>> BEGIN Data segment
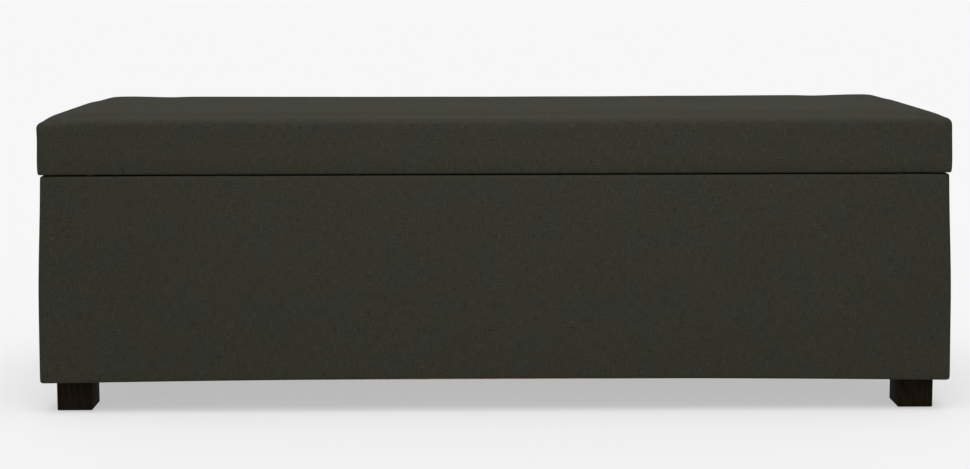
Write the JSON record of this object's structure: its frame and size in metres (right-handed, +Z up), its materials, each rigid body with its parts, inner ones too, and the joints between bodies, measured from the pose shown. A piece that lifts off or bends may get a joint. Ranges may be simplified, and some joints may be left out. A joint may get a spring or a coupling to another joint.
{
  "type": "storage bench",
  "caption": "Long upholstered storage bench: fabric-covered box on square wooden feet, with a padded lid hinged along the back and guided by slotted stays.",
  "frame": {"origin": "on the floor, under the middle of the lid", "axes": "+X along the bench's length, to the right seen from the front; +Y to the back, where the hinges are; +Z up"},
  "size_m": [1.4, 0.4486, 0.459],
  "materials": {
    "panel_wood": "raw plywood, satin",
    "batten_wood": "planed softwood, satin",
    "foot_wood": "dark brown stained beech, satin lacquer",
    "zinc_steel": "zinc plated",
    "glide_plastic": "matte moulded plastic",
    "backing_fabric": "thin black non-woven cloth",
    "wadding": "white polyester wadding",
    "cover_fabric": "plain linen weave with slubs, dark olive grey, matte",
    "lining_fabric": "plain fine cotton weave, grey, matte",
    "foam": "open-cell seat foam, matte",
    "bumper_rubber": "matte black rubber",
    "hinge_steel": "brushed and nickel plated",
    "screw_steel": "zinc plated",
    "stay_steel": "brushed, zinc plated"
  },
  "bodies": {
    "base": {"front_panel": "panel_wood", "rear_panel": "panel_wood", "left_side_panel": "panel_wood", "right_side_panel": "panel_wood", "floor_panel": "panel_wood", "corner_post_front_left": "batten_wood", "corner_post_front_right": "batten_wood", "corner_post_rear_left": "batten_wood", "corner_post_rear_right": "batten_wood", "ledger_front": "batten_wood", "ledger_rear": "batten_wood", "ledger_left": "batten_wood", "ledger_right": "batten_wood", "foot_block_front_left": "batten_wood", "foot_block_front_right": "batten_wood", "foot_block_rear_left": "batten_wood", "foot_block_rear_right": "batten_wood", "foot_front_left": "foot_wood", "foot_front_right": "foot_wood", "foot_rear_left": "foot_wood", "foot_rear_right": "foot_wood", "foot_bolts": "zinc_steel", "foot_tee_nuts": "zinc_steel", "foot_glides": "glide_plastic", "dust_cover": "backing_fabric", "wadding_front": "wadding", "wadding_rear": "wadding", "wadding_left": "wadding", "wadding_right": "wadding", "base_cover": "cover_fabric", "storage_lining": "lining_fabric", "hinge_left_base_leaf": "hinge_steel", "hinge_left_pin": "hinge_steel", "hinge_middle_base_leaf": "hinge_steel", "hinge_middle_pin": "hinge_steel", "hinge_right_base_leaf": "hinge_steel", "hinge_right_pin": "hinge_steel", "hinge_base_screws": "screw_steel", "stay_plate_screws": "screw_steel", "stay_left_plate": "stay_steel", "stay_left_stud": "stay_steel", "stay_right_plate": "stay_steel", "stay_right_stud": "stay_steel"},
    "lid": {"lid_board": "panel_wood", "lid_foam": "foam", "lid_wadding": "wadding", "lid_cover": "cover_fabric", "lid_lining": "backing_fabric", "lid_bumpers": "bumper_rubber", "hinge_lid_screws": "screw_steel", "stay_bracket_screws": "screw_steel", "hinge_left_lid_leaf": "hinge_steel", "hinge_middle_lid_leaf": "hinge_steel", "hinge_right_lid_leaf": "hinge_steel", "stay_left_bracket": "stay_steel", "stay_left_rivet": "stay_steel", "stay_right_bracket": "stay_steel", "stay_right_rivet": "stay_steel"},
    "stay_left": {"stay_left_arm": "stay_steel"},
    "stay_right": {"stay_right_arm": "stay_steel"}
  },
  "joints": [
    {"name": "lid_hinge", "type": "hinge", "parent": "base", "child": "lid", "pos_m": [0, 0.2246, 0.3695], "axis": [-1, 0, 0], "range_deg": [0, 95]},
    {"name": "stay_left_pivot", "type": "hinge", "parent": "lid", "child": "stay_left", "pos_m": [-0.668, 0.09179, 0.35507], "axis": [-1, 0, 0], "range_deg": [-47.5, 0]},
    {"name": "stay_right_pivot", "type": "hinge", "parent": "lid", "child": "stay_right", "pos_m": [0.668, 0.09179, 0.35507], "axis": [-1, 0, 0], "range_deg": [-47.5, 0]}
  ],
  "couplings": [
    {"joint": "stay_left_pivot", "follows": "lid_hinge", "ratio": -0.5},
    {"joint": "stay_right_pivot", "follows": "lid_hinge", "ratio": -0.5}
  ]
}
>> END Data segment
(What to work on): Which lines contain "materials"? Show each of them.

(Expected answer):
Write the JSON record of this object's structure: its frame and size in metres (right-handed, +Z up), its materials, each rigid body with its parts, inner ones too, and the joints between bodies, measured from the pose shown. A piece that lifts off or bends may get a joint. Ranges may be simplified, and some joints may be left out. A joint may get a spring or a coupling to another joint.
  "materials": {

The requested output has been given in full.